The final jobs report before the general election shows a gain of just 661,000 jobs for September and the unemployment fell from 8.4 percent to 7.9 percent, according to data released Friday by the Bureau of Labor Statistics.
Over the summer the unemployment rate fell from its lockdown spike of 14.7 percent to 8.4 percent by August, but the pace of gains has drastically slowed, pointing toward a protracted period of fragile recovery that could be further imperiled if infection rates worsen.
It’s a “steady flood of job loss,” said Bill Scribbs, an economist for the AFL-CIO labor union. “The next six months… look pretty bad because what happened in August with people using so much credit is they’re going to be reticent to spend money by Christmas. We won’t have enough jobs back by November.”
The data for the monthly jobs report comes from a survey of workers conducted the week of the 12th of the prior month. Fresher data shows scant signs of economic recovery. Initial jobless claims this week were about 837,000, a number the country has hovered around since lockdowns lifted.
Smaller employers are having difficulty holding on and we are now seeing the effect of the big company layoffs.
“We are still experiencing eye-watering levels of conventional claims,” Daniel Alpert, senior fellow in financial macroeconomics at Cornell Law School, told NBC News in an email. “Smaller employers are having difficulty holding on and we are now seeing the effect of the big company layoffs.”
Data in this jobs report is not fully updated for California, which paused claims for two weeks in order to process a backlog of 600,000 claims and over 1 million claims.
This jobs report is an important benchmark for President Donald Trump, who has pegged his success to the gyrations of the stock market and the overall jobs number, and will give him a figure to tout or dismiss in the final weeks before Nov. 3.
Trump repeatedly claimed before and after his 2016 election that he will be “the greatest jobs president God ever created.” However, an overall 4.7 million net jobs have been lost during the Trump administration. Despite coasting on the back of the longest labor expansion in U.S. history, Trump has failed to execute any specific job creation policies, except for tax cuts principally benefiting corporations and the wealthy.
During Tuesday’s debates Democratic candidate Joe Biden incorrectly said that Trump will be the only president leaving office with fewer jobs overall than when he entered. As far as recorded government data shows, Trump would actually be the first since Herbert Hoover lost the presidency as Great Depression job losses then gripped the nation.
Only 246,000 net manufacturing jobs have been added during Trump’s administration. But during the debate he falsely claimed over 700,000 had been added.
By February of 2020, only 483,000 manufacturing jobs were added.
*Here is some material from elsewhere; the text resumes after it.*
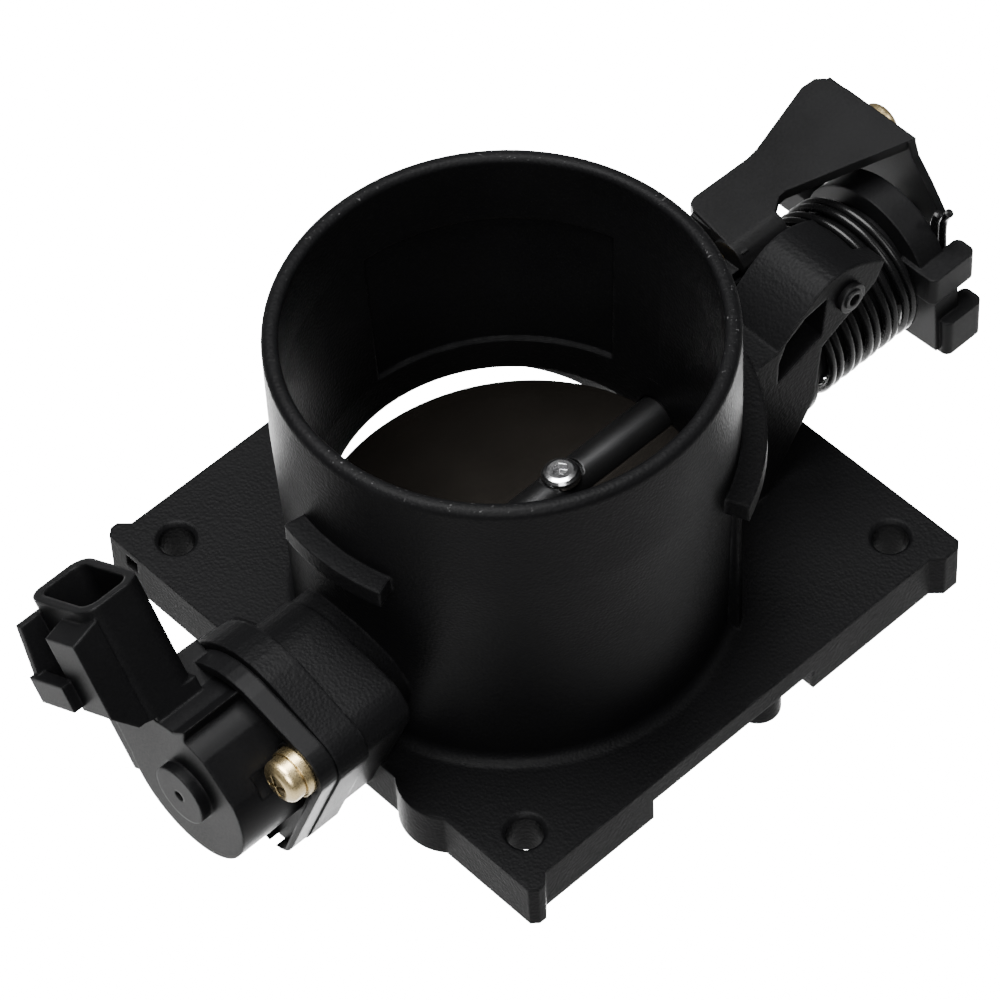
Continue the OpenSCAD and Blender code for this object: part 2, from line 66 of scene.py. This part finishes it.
VIEW_AZIMUTH = math.radians(-41.05)
VIEW_ELEVATION = math.radians(51.548)
VIEW_ROLL = math.radians(-3.273)
VIEW_DISTANCE = 0.9861
AIM = Vector((-12.4, -5.5, 38.4)) * MM
LENS = 192.3


def make_camera():
    back = Vector((
        math.sin(VIEW_AZIMUTH) * math.cos(VIEW_ELEVATION),
        -math.cos(VIEW_AZIMUTH) * math.cos(VIEW_ELEVATION),
        math.sin(VIEW_ELEVATION),
    ))
    level = (-back).cross(Vector((0, 0, 1))).normalized()
    upright = back.cross(level)
    right = math.cos(VIEW_ROLL) * level + math.sin(VIEW_ROLL) * upright
    up = -math.sin(VIEW_ROLL) * level + math.cos(VIEW_ROLL) * upright
    data = bpy.data.cameras.new("camera")
    data.lens = LENS
    data.sensor_width = 36
    data.clip_end = 20
    camera = bpy.data.objects.new("camera", data)
    bpy.context.collection.objects.link(camera)
    place = AIM + VIEW_DISTANCE * back
    camera.matrix_world = Matrix((
        (right.x, up.x, back.x, place.x),
        (right.y, up.y, back.y, place.y),
        (right.z, up.z, back.z, place.z),
        (0, 0, 0, 1),
    ))
    bpy.context.scene.camera = camera


# Softboxes: place in metres, width in metres, power in watts
LIGHTS = {
    "overhead": ((-0.1, 0.25, 1.3), 1.1, 150),
    "front": ((-0.75, -0.85, 1.05), 1.0, 60),
    "left": ((-1.3, 0.1, 0.8), 0.8, 1),
    "right": ((0.9, -0.7, 1.0), 0.6, 7),
}
SKY_STRENGTH = 0.34


def softbox(name, place, size, power):
    data = bpy.data.lights.new(name, "AREA")
    data.shape = "DISK"
    data.size = size
    data.energy = power
    lamp = bpy.data.objects.new(name, data)
    bpy.context.collection.objects.link(lamp)
    lamp.location = place
    lamp.rotation_euler = (AIM - Vector(place)).to_track_quat("-Z", "Y").to_euler()


def make_world(strength):
    world = bpy.data.worlds.new("studio")
    bpy.context.scene.world = world
    world.use_nodes = True
    sky = world.node_tree.nodes["Background"]
    sky.inputs["Color"].default_value = (1, 1, 1, 1)
    sky.inputs["Strength"].default_value = strength


# ---- Mesh and material helpers ----

def new_piece(name, mesh_maker):
    bm = bmesh.new()
    mesh_maker(bm)
    bmesh.ops.recalc_face_normals(bm, faces=bm.faces)
    mesh = bpy.data.meshes.new(name)
    bm.to_mesh(mesh)
    bm.free()
    mesh.shade_smooth()
    mesh.set_sharp_from_angle(angle=math.radians(40))
    piece = bpy.data.objects.new(name, mesh)
    bpy.context.collection.objects.link(piece)
    return piece


class Shader:
    """A material's node tree, with short calls for the nodes that the finishes share."""

    def __init__(self, name):
        self.material = bpy.data.materials.new(name)
        self.material.use_nodes = True
        self.tree = self.material.node_tree
        self.bsdf = self.tree.nodes["Principled BSDF"]
        self.place = self.add("ShaderNodeTexCoord").outputs["Object"]

    def add(self, kind, inputs=(), **settings):
        node = self.tree.nodes.new(kind)
        for key, value in settings.items():
            setattr(node, key, value)
        for key, value in dict(inputs).items():
            self.put(value, node.inputs[key])
        return node

    def put(self, value, socket):
        """Joins a node's output to a socket, or sets the socket's own value."""
        if isinstance(value, bpy.types.NodeSocket):
            self.tree.links.new(value, socket)
        else:
            socket.default_value = value

    def noise(self, size, detail=3.0, stretch=None):
        place = self.place
        if stretch:
            place = self.add("ShaderNodeMapping", {"Vector": place, "Scale": stretch}).outputs["Vector"]
        inputs = {"Vector": place, "Scale": 1 / size, "Detail": detail}
        return self.add("ShaderNodeTexNoise", inputs).outputs["Fac"]

    def cells(self, size):
        """Rounded pebbles, as on a textured coat: 0 at the middle of a pebble."""
        inputs = {"Vector": self.place, "Scale": 1 / size, "Smoothness": 0.6}
        return self.add("ShaderNodeTexVoronoi", inputs, feature="SMOOTH_F1").outputs["Distance"]

    def span(self, value, low, high, to_low=0.0, to_high=1.0):
        inputs = {"Value": value, "From Min": low, "From Max": high, "To Min": to_low, "To Max": to_high}
        return self.add("ShaderNodeMapRange", inputs).outputs["Result"]

    def math(self, operation, a, b):
        return self.add("ShaderNodeMath", {0: a, 1: b}, operation=operation).outputs["Value"]

    def mix(self, factor, a, b):
        return self.add("ShaderNodeMix", {0: factor, 6: a, 7: b}, data_type="RGBA").outputs[2]

    def rounded(self, radius):
        return self.add("ShaderNodeBevel", {"Radius": radius}, samples=4).outputs["Normal"]

    def edges(self, rounded):
        """1 along sharp edges, 0 on flat ground."""
        flat = self.add("ShaderNodeNewGeometry").outputs["Normal"]
        turn = self.add("ShaderNodeVectorMath", {0: rounded, 1: flat}, operation="DOT_PRODUCT")
        return self.span(turn.outputs["Value"], 0.99, 0.8)

    def bump(self, height, distance, strength, normal):
        inputs = {"Height": height, "Distance": distance, "Strength": strength, "Normal": normal}
        return self.add("ShaderNodeBump", inputs).outputs["Normal"]


PATCH_SIZE = 0.028     # broad drift of colour and gloss
SCUFF_SIZE = 0.0035    # broken wear along the edges
CHIP_SIZE = 0.0006     # chips in the coat
CHIP_COLOUR = (0.03, 0.03, 0.03, 1)
CHIP_FADE = 0.0005     # height over which the chips set in


def finish_material(name, base, tint, rough, metallic=0.0, specular=0.5, grain=0.0006, depth=0.00004,
                    pebbled=False, brushed=None, edge_colour=None, round_edge=0.0004, worn_above=None):
    """One finish: colour that varies, grained roughness and bump, and worn or softened edges."""
    s = Shader(name)
    broad = s.noise(PATCH_SIZE, 4.0)
    fine = s.noise(grain, 4.0, brushed)
    colour = s.mix(s.span(broad, 0.35, 0.65), (*base, 1), (*tint, 1))
    colour = s.mix(s.span(fine, 0.35, 0.8, 0.0, 0.35), colour, (*[c * 1.7 for c in tint], 1))
    rounded = s.rounded(round_edge)
    edge = s.math("MULTIPLY", s.edges(rounded), s.span(s.noise(SCUFF_SIZE, 5.0), 0.42, 0.7))
    if edge_colour:
        colour = s.mix(edge, colour, (*edge_colour, 1))
    if worn_above:
        level = s.add("ShaderNodeSeparateXYZ", {"Vector": s.place}).outputs["Z"]
        top = s.span(level, worn_above, worn_above + CHIP_FADE)
        worn = s.math("MULTIPLY", top, s.span(broad, 0.48, 0.62))
        chips = s.math("MULTIPLY", worn, s.span(s.noise(CHIP_SIZE), 0.65, 0.72))
        colour = s.mix(chips, colour, CHIP_COLOUR)
    height = s.cells(grain * 1.6) if pebbled else fine
    height = s.math("ADD", height, s.math("MULTIPLY", s.noise(grain * 3, 3.0), 0.1))
    roughness = s.span(s.math("ADD", fine, broad), 0.7, 1.3, rough - 0.07, rough + 0.08)
    roughness = s.math("SUBTRACT", roughness, s.math("MULTIPLY", edge, 0.15))
    s.put(colour, s.bsdf.inputs["Base Color"])
    s.put(roughness, s.bsdf.inputs["Roughness"])
    s.put(s.bump(height, depth, 0.8, rounded), s.bsdf.inputs["Normal"])
    s.bsdf.inputs["Metallic"].default_value = metallic
    s.bsdf.inputs["Specular IOR Level"].default_value = specular
    return s.material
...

By August, 237,000 were lost.
With the pandemic nearing its seventh month, the jobless toll continues to mount. The axe has fallen particularly heavily this week: Tens of thousands of airline employees were furloughed on Wednesday after months of negotiations failed to produce a deal that would extend funding. Disney announced on Tuesday it would be laying off 28,000 workers. Oil giant Royal Dutch Shell confirmed this week it will lose 9,000 employees, and refiner Marathon Petroleum said Thursday it would be cutting 12 percent of its workforce. Allstate will also cut 3,800 jobs.
Hiring for the holiday shopping season will bring down some unemployment. Big-box retailers such as Walmart, Target and Best Buy have already started hiring thousands of associates, with the bulk of those positions in warehousing and fulfillment.
As infections spike in some areas and experts warn of a winter surge in cases, perils persist — most especially in industries directly exposed to coronavirus dangers. Up to 50 percent of New York City restaurants could permanently close in the next six months, according to a new report by the state comptroller, slashing jobs for waiters and restaurant staff and sales for their suppliers.
The majority of economists agree that the shape of the nation’s economic recovery will be a “reverse radical symbol” where activity starts at a high level, plunges, and then returns to a lower level with a long period of extremely slow recovery.
Trump said during the debates that the recovery would be “V-shaped,” indicating a sharp decrease followed by a swift return to the way things were.
That’s only true for the fortunes of tech giants, which have soared in the rush to online shopping, internet-based activity, and cloud computing services.
Amid the doom and dread, there are some glimmers.
“Businesses have more certainty now that the new normal will be here for a long time,” said Julia Pollak, a labor economist at jobs site ZipRecruiter. “That is leading many disrupted industries to restructure, close locations, and finally convert furloughs to permanent layoffs. But it is also leading industries that have benefited from the crisis to expand their capital investments and hiring plans. Companies that were hedging before are now making the leap, reinventing themselves, pivoting to providing services online, outdoors, or in homes, and spreading the word.”
She predicts gains will be relatively small for the next several months, between 500,000 to 1.5 million, compared to the 11 million they have to make up for.
“Behind the topline figures, we’ll continue to see tremendous churn for the next few months,” Pollak said.